Lewis Hamilton Denies Max Verstappen In Thrilling Hungarian Grand Prix
Sebastian Vettel was third for Ferrari ahead of team-mate Charles Leclerc, Carlos Sainz of McLaren and Pierre Gasly in the second Red Bull.
- Lewis Hamilton regained his momentum in the drivers' world championship
- Max Verstappen led most of the race before his tyres faded
- Kimi Raikkonen was seventh for Alfa Romeo
Lewis Hamilton regained his momentum in the drivers' world championship with a memorable strategic victory on Sunday when he overcame young rival Max Verstappen to triumph in a tense and thrilling Hungarian Grand Prix. The 34-year-old defending five-time champion started third on the grid in his Mercedes and, after stalking the 21-year-old Dutch tyro for most of a fascinating tactical contest, finally swept into the lead on lap 67 of a stirring 70 laps.
Hamilton's record seventh win in Hungary and 81st of his career wrecked Red Bull's hopes of turning Verstappen's maiden pole position into victory and increased his lead in the title race to 62 points before the sport's European summer break.

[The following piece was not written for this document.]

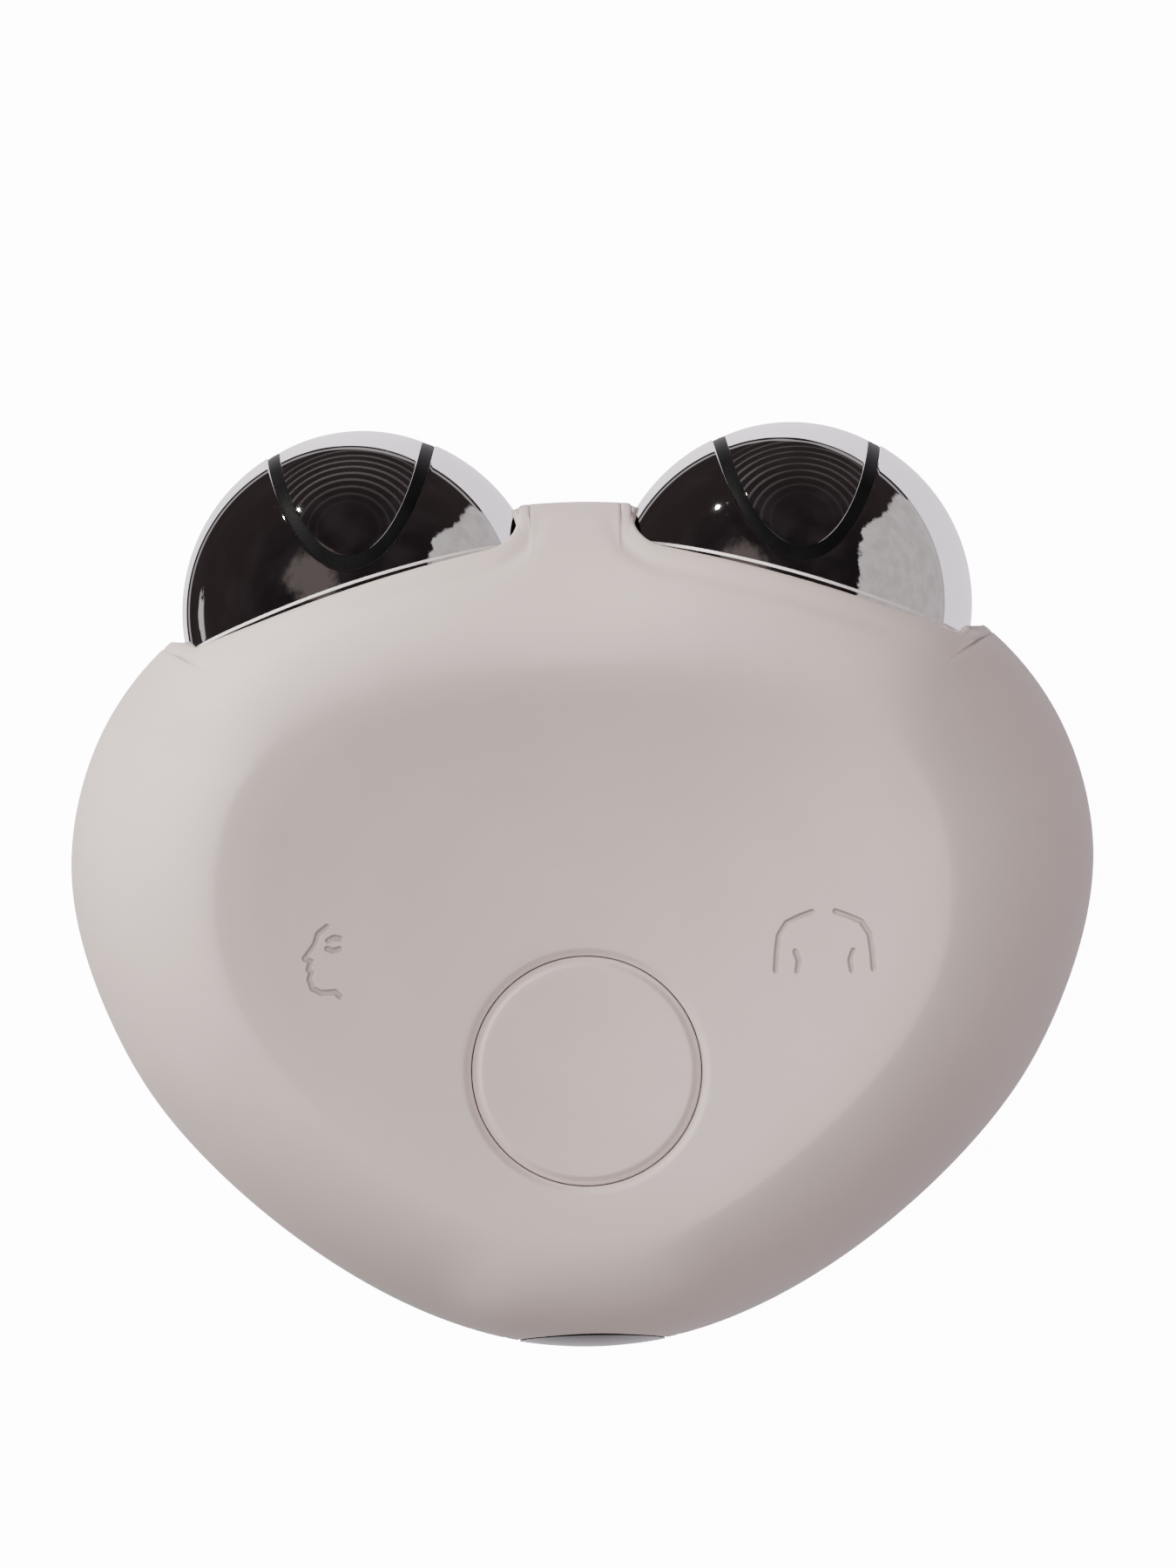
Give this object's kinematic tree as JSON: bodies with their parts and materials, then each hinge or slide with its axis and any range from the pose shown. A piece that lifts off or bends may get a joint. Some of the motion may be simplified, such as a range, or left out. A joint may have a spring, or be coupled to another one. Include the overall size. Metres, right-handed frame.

Verstappen, who led most of the race before his tyres faded, came home 17.796 seconds behind in second and clocked a record race fastest lap for the Hungaroring after a late pit-stop.
Four-time champion Sebastian Vettel was third for Ferrari ahead of team-mate Charles Leclerc, Carlos Sainz of McLaren and Pierre Gasly in the second Red Bull.
Kimi Raikkonen was seventh for Alfa Romeo ahead of Hamilton's Mercedes team-mate Valtteri Bottas who had been forced into an early pit-stop after a first lap incident.
British rookie Lando Norris was ninth in the second Mercedes and Alex Albon 10th for Toro Rosso.
"What a drive, what a strategy," said Hamilton's race engineer Peter Bonnington. "Only you could make that work today."
Mercedes matched Red Bull's strategy until gambling with a late additional pit-stop that left Hamilton with 20 laps to make up a 20-second deficit on fresh tyres - a move that worked with Verstappen complaining to his team before he lost the lead "my tyres are dead".
"They rolled the dice and it worked for them, unfortunately," Red Bull team boss Christian Horner told Verstappen.
"But you drove your heart out."
A week after his forlorn error-riddled exit from a tumultuous German Grand Prix, won by Verstappen, Hamilton had bounced back in style.
"It feels like a new win for us," he said.
"I didn't know if I could do it and I am sorry I doubted our strategy - it was brilliant."